Having its own distribution system, the city will get an electricity supply contract with Tohoku Electric Company (the regional utility) or renewable energy independent power producers (IPPs) and distribute electricity to each 85 households in the town.
With a Community Energy Management System (CEMS), the city can monitor electricity consumption and generation data via individual smart meters, manage energy storage system for peak-demand shaving, and bill customers. During emergencies, the system will start the biodiesel generator and control and balance energy needs with solar and energy storage.

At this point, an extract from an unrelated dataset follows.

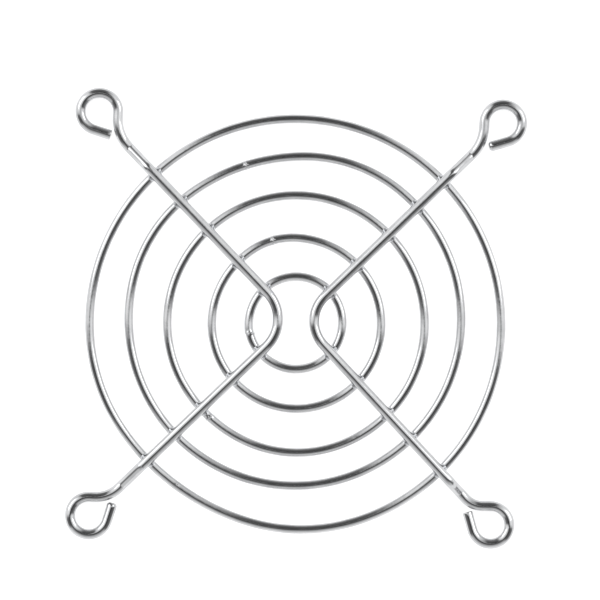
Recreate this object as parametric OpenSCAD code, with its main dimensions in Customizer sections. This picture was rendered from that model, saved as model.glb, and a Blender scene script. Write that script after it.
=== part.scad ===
// Wire guard for an 80 mm axial fan.
// Five rings of round wire hang under two V-shaped legs and are welded to them at every crossing.
// Outside the rings each end of a leg steps down to the fan and curls into an open eye for a screw.
// Millimetres, +Z away from the fan. The origin is the middle of the four eyes, on the fan's face.

/* [Wire] */
// Diameter of the rings' wire
ring_wire_d = 1.6; // [1.4:0.05:1.7]
// Diameter of the legs' wire
leg_wire_d = 1.85; // [1.6:0.05:2]
// How much thicker a wire is where it is bent
bend_swell = 0.02; // [0.01:0.01:0.04]

/* [Fan] */
// Distance between neighbouring eyes, the fan's hole spacing
hole_pitch = 71.5; // [71:0.1:73]

/* [Rings] */
// Centre-line diameter of the innermost ring
ring_1_d = 16.4; // [15.5:0.1:18]
// Centre-line diameter of the second ring
ring_2_d = 30; // [28:0.1:32]
// Centre-line diameter of the third ring
ring_3_d = 45.6; // [43:0.1:48]
// Centre-line diameter of the fourth ring
ring_4_d = 58.9; // [56:0.1:61]
// Centre-line diameter of the outermost ring
ring_5_d = 72.9; // [70:0.1:73.6]
// How far each ring is welded off the middle along X, from the innermost out
ring_x = [0, 0.1, 0, -0.2, -0.1]; // [-1:0.1:1]
// How far each ring is welded off the middle along Y, from the innermost out
ring_y = [-0.7, -0.9, -0.9, -0.1, -1]; // [-1:0.1:1]
// Azimuth of each ring's butt joint, from the innermost out
joint_azimuth = [194, 107, 229, 109, 235]; // [0:1:359]
// How far each ring is flattened at its joint, below 0 where it bulges
joint_flat = [-0.2, -0.4, 0.3, 0.8, 1]; // [-0.5:0.1:1.2]
// How much thicker the wire is at the butt joint
joint_swell = 0.12; // [0.06:0.02:0.2]
// Length of the thicker stretch at the butt joint
joint_length = 0.5; // [0.3:0.1:1]

/* [Welds] */
// How deep a leg is pressed into a ring at a crossing
weld_depth = 0.28; // [0.1:0.02:0.4]
// Diameter of the weld's bead round a crossing
weld_d = 2.2; // [2:0.05:2.4]

/* [Legs: left, right] */
// Distance between the wires of the two legs at their apexes, centre to centre
apex_gap = 6.4; // [5:0.1:7]
// How far each leg's apex is off the middle along Y
apex_y = [-0.3, -0.2]; // [-0.5:0.1:0.5]
// Centre-line radius of the bend at each leg's apex
apex_r = [6.8, 6.1]; // [5:0.1:7.5]
// How far the eyes lie below the legs
step_drop = 3; // [2:0.1:3.4]
// Centre-line radius of the two bends of a step
step_r = 1.2; // [1:0.05:1.3]
// Clear diameter inside an eye
eye_d = 4.8; // [4.4:0.1:5.4]

/* [Corners: rear left, rear right, front left, front right] */
// How far each eye is off the hole pattern along X
eye_x = [-0.1, 0.1, -0.1, -0.3]; // [-0.4:0.1:0.4]
// How far each eye is off the hole pattern along Y
eye_y = [0.1, -0.1, -0.1, 0.1]; // [-0.4:0.1:0.4]
// How far the eye's middle lies beside the line of the leg's arm
eye_side = [0.55, 0.15, 0.15, 0.1]; // [0:0.05:0.8]
// Distance along the leg from the outermost ring to the start of the step
step_start = [0.6, 1.1, 0.4, 1.1]; // [0.4:0.1:1.6]
// Level length between the step and the neck
foot_length = [0.1, 0.1, 0.4, 1]; // [0.1:0.1:1.6]
// Centre-line radius of the neck, the bend between a step and its eye
neck_r = [7, 7, 6, 4.3]; // [3:0.1:7]
// Angle that the neck turns aside before the eye
neck_turn = [46.5, 42.5, 48.5, 47]; // [38:0.5:48.5]
// Angle that the eye curls through
eye_turn = [255, 250, 257, 254]; // [230:1:260]
// Straight length at the wire's end
tail_length = [3.2, 3.6, 3.4, 3.3]; // [1:0.1:4]

/* [Hidden] */
$fn = 48;

chrome = [0.8, 0.81, 0.83];

// Each bend is a hair thicker than the straight wire, and the straight ends are tucked this far into it
tuck = 0.05;
ring_bent_d = ring_wire_d + bend_swell;
leg_bent_d = leg_wire_d + bend_swell;

foot_z = leg_bent_d / 2;
leg_z = foot_z + step_drop;
ring_z = leg_z - (leg_wire_d + ring_wire_d) / 2 + weld_depth;
weld_z = (leg_z + ring_z) / 2;

ring_d = [ring_1_d, ring_2_d, ring_3_d, ring_4_d, ring_5_d];

// Half angles, seen from a ring's middle, of the flattened arc at its joint and of the two arcs beside it
flat_half = 18;
shoulder_half = 55;

// The arms are worked out at the rear right corner. Flipped swaps a point with its mirror image there
function side_x(k) = k % 2 == 1 ? 1 : -1;
function side_y(k) = k < 2 ? 1 : -1;
function flipped(point, k) = [point[0] * side_x(k), point[1] * side_y(k)];
function turned(point, angle) =
  [point[0] * cos(angle) - point[1] * sin(angle), point[0] * sin(angle) + point[1] * cos(angle)];

// A leg's straight arm touches the apex bend and runs past the middle of its eye
eye_r = (eye_d + leg_bent_d) / 2;
function apex_middle(k) = [apex_gap / 2 + apex_r[k % 2], apex_y[k % 2] * side_y(k)];
function to_eye(k) =
  [hole_pitch, hole_pitch] / 2 + flipped([eye_x[k], eye_y[k]], k) - apex_middle(k);
function arm_miss(k) = apex_r[k % 2] + eye_side[k] * side_y(k);
function arm_azimuth(k) = atan2(to_eye(k)[1], to_eye(k)[0]) - asin(arm_miss(k) / norm(to_eye(k)));
function arm_heading(k) = [cos(arm_azimuth(k)), sin(arm_azimuth(k))];
function arm_start(k) = apex_middle(k) + turned([0, apex_r[k % 2]], arm_azimuth(k));
function arm_reach(k) = sqrt(to_eye(k) * to_eye(k) - arm_miss(k) * arm_miss(k));

// Distance along the arm of corner k from its start to where it crosses a circle
function crossing(k, middle, radius) =
  let (from = arm_start(k) - middle, along = from * arm_heading(k))
    sqrt(along * along + radius * radius - from * from) - along;

// A ring is its main arc, a flat arc centred on the joint and two shoulder arcs that lead into it.
// The joint lies on the ring's own +X, and the shoulder arcs' middles lie this far from the ring's middle
function squeeze(i) =
  joint_flat[i] / (1 - cos(shoulder_half) - sin(shoulder_half) * tan(flat_half / 2));
function shoulder_r(i) = ring_d[i] / 2 - squeeze(i);
function flat_r(i) = shoulder_r(i) + squeeze(i) * sin(shoulder_half) / sin(flat_half);
function flat_centre(i) =
  squeeze(i) * cos(shoulder_half) - (flat_r(i) - shoulder_r(i)) * cos(flat_half);

function shoulder_centre(i, side) = squeeze(i) * [cos(shoulder_half), side * sin(shoulder_half)];

// Middle and radius of the arc of ring i at an angle from its joint
function arc_at(i, angle) =
  abs(angle) > shoulder_half ? [[0, 0], ring_d[i] / 2]
    : abs(angle) > flat_half ? [shoulder_centre(i, sign(angle)), shoulder_r(i)]
    : [[flat_centre(i), 0], flat_r(i)];

// Angle from the joint of ring i to where the arm of corner k meets its main circle
function joint_angle(i, k) =
  let (
    middle = flipped([ring_x[i], ring_y[i]], k),
    hit = flipped(arm_start(k) + arm_heading(k) * crossing(k, middle, ring_d[i] / 2) - middle, k)
  )
    (atan2(hit[1], hit[0]) - joint_azimuth[i] + 540) % 360 - 180;

// Distance along the arm of corner k to its weld with ring i
function weld_at(i, k) =
  let (
    piece = arc_at(i, joint_angle(i, k)),
    middle = [ring_x[i], ring_y[i]] + turned(piece[0], joint_azimuth[i])
  )
    crossing(k, flipped(middle, k), piece[1]);

// Lengths along the arm at corner k, from the arm's start to beside the middle of the eye
function neck_length(k) =
  (eye_side[k] + eye_r * cos(neck_turn[k]) - neck_r[k] * (1 - cos(neck_turn[k]))) / sin(neck_turn[k]);
function neck_reach(k) =
  (neck_r[k] + eye_r) * sin(neck_turn[k]) + neck_length(k) * cos(neck_turn[k]);
function arm_length(k) = weld_at(4, k) + ring_wire_d / 2 + step_start[k];
function step_run(k) = arm_reach(k) - arm_length(k) - foot_length[k] - neck_reach(k);

// Slope and straight length of the S-shaped step at corner k
function step_slope(k) =
  asin(2 * step_r / norm([step_run(k), 2 * step_r - step_drop]))
    - atan2(2 * step_r - step_drop, step_run(k));
function step_length(k) = sqrt(step_run(k) * step_run(k) + step_drop * step_drop - 4 * step_r * step_drop);

// Straight leg wire along +X, tucked into what it meets at both ends
module straight(length) {
  translate([-tuck, 0, 0])
    rotate([0, 90, 0])
      cylinder(d = leg_wire_d, h = length + 2 * tuck);
}

// Arc of wire about the origin
module arc(radius, d, from, to) {
  rotate_extrude(angle = to - from, start = from)
    translate([radius, 0])
      circle(d = d);
}

// Leg wire that sets out along +X and turns left
module bend(angle, radius) {
  translate([0, radius, 0])
    arc(radius, leg_bent_d, -90, angle - 90);
}

// Places what follows a bend
module after_bend(angle, radius) {
  translate([0, radius, 0])
    rotate([0, 0, angle])
      translate([0, -radius, 0])
        children();
}

// Wire built piece by piece along +X: [length] is straight, [angle, radius, roll] is a bend
module wire_run(pieces, i = 0) {
  if (i < len(pieces)) {
    piece = pieces[i];
    if (len(piece) == 1) {
      straight(piece[0]);
      translate([piece[0], 0, 0])
        wire_run(pieces, i + 1);
    } else {
      rotate([piece[2], 0, 0]) {
        bend(piece[0], piece[1]);
        after_bend(piece[0], piece[1])
          rotate([-piece[2], 0, 0])
            wire_run(pieces, i + 1);
      }
    }
  }
}

// Places the start of the arm of corner k, with the arm along +X
module at_arm(k) {
  mirror([1 - k % 2, 0, 0])
    mirror([0, floor(k / 2), 0])
      translate([arm_start(k)[0], arm_start(k)[1], leg_z])
        rotate([0, 0, arm_azimuth(k)])
          children();
}

// Arm, step, neck and eye of corner k. The neck turns against the apex bend at the rear, with it in front
module corner(k) {
  neck_roll = k < 2 ? 0 : 180;
  at_arm(k)
    wire_run([
      [arm_length(k)],
      [step_slope(k), step_r, -90],
      [step_length(k)],
      [step_slope(k), step_r, 90],
      [foot_length[k]],
      [neck_turn[k], neck_r[k], neck_roll],
      [neck_length(k)],
      [eye_turn[k], eye_r, 180 - neck_roll],
      [tail_length[k]]
    ]);
}

// Bend between the two arms of leg k, the left or the right one
module apex_bend(k) {
  mirror([1 - k, 0, 0])
    translate([apex_gap / 2 + apex_r[k], apex_y[k], leg_z])
      arc(apex_r[k], leg_bent_d, 90 + arm_azimuth(k), 270 - arm_azimuth(k + 2));
}

// Leg whose two eyes are corners k and k + 2
module leg(k) {
  color(chrome) {
    apex_bend(k);
    corner(k);
    corner(k + 2);
  }
}

// One closed ring, flattened or bulged at its butt joint, which lies on +X
module hoop(i) {
  radius = ring_d[i] / 2;
  main_tuck = asin(tuck / radius);
  flat_tuck = asin(tuck / flat_r(i));
  joint_half = asin(joint_length / 2 / flat_r(i));
  arc(radius, ring_wire_d, shoulder_half - main_tuck, 360 - shoulder_half + main_tuck);
  for (side = [0, 1])
    mirror([0, side, 0])
      translate(shoulder_centre(i, 1))
        arc(shoulder_r(i), ring_bent_d, flat_half, shoulder_half);
  translate([flat_centre(i), 0, 0]) {
    arc(flat_r(i), ring_wire_d, -flat_half - flat_tuck, flat_half + flat_tuck);
    arc(flat_r(i), ring_wire_d + joint_swell, -joint_half, joint_half);
  }
}

// Ring i with its weld beads and the saddles that the legs press into it
module ring(i) {
  color(chrome)
    difference() {
      union() {
        translate([ring_x[i], ring_y[i], ring_z])
          rotate([0, 0, joint_azimuth[i]])
            hoop(i);
        for (k = [0:3])
          at_arm(k)
            translate([weld_at(i, k), 0, weld_z - leg_z])
              sphere(d = weld_d);
      }
      for (k = [0:3])
        at_arm(k)
          straight(arm_length(k));
      for (k = [0, 1])
        apex_bend(k);
    }
}

module ring_1() { ring(0); }
module ring_2() { ring(1); }
module ring_3() { ring(2); }
module ring_4() { ring(3); }
module ring_5() { ring(4); }
module leg_left() { leg(0); }
module leg_right() { leg(1); }

ring_1();
ring_2();
ring_3();
ring_4();
ring_5();
leg_left();
leg_right();
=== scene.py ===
"""Looks of the wire fan guard: chrome-plated rings and legs, their welds, and a plain studio."""

import logging
import math
from dataclasses import dataclass, field
from enum import Enum, IntEnum

import bmesh
import bpy
from mathutils import Matrix, Vector


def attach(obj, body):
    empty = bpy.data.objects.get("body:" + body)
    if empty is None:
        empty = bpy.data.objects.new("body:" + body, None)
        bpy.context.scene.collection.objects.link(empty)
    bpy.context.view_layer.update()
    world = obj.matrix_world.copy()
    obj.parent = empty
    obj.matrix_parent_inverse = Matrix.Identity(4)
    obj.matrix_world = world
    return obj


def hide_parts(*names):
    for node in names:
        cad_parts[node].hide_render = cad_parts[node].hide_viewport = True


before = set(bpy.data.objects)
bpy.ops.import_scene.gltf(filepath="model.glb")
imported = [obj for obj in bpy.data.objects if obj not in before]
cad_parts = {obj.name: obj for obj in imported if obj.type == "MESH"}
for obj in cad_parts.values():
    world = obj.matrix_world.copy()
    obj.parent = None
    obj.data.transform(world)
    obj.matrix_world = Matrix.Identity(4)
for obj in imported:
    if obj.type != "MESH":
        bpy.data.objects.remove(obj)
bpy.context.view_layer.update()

LOG = logging.getLogger("fan_guard")
MM = 0.001
ALONG = Vector((1, 0, 0))
UP = Vector((0, 0, 1))
SAME_POINT = 0.005 * MM
QUARTER = math.radians(90)
LAY = "lay"

Colour = tuple[float, float, float]
Tones = tuple[tuple[float, float], ...]


class Surface(Enum):
    """Material slots of every piece."""

    PLATE = 0
    WELD = 1
    CUT = 2


class EndShape(Enum):
    """How the cutter left a wire's end: the rounding of its rim, as a share of the radius."""

    FLAT = 0.16
    ROUNDED = 0.62


class Side(Enum):
    """The side that a wire bends to, as a turn about its heading in degrees."""

    LEFT = 0
    RIGHT = 180
    DOWN = -90
    UP = 90


class MixSocket(IntEnum):
    """Sockets of a Mix node that mixes colours."""

    FACTOR = 0
    FIRST = 6
    SECOND = 7
    RESULT = 2


def grey(tone: float) -> tuple[float, float, float, float]:
    """A grey as a colour with its alpha."""
    return (tone, tone, tone, 1)


def grown_rim(made: list) -> tuple[list, list]:
    """Sort out what an extrusion of a rim made.

    Args:
        made: The operator's new geometry.

    Returns:
        The new rim's vertices, and the edges between them.
    """
    verts = [part for part in made if isinstance(part, bmesh.types.BMVert)]
    edges = [
        part
        for part in made
        if isinstance(part, bmesh.types.BMEdge)
        and part.verts[0] in verts
        and part.verts[1] in verts
    ]
    return verts, edges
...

The city can also lower electricity costs by negotiating electricity contracts on behalf of the entire town. “It is cheaper if we get one contract from electricity providers than having 85 separate contracts,” said Ishigaki. “We will invest the money saved by consolidating electricity contracts into other infrastructures of the town. Eventually we would like to create a community-based, retail electricity provider business (out of the city-owned grid system) to create much needed jobs in the town.”
Zero Net Energy City by 2022
The city of Shigashimatsushima is making a huge transition with an ambitious plan to replace the traditional centralized energy grid with an interactive grid, which would deliver energy from cleaner, more sustainable sources generated from distributed power systems.
“Most importantly, first we need to improve our energy efficiency from the residential and industrial sectors in the city to reduce our carbon footprints, then deploy renewable energy,” said Ishigaki. The city has a goal to reduce its foot print by 8 percent from the 2010 level by 2020.
Furthermore, for the city to provide 100 percent of electricity needs by 2022, it will need to install between 33 and 44 MW of renewable energy capacity from solar, wind, and biomass generation. Currently, the city is conducting extensive feasibility studies on the local renewable resources to address climate change while stimulating a local economy.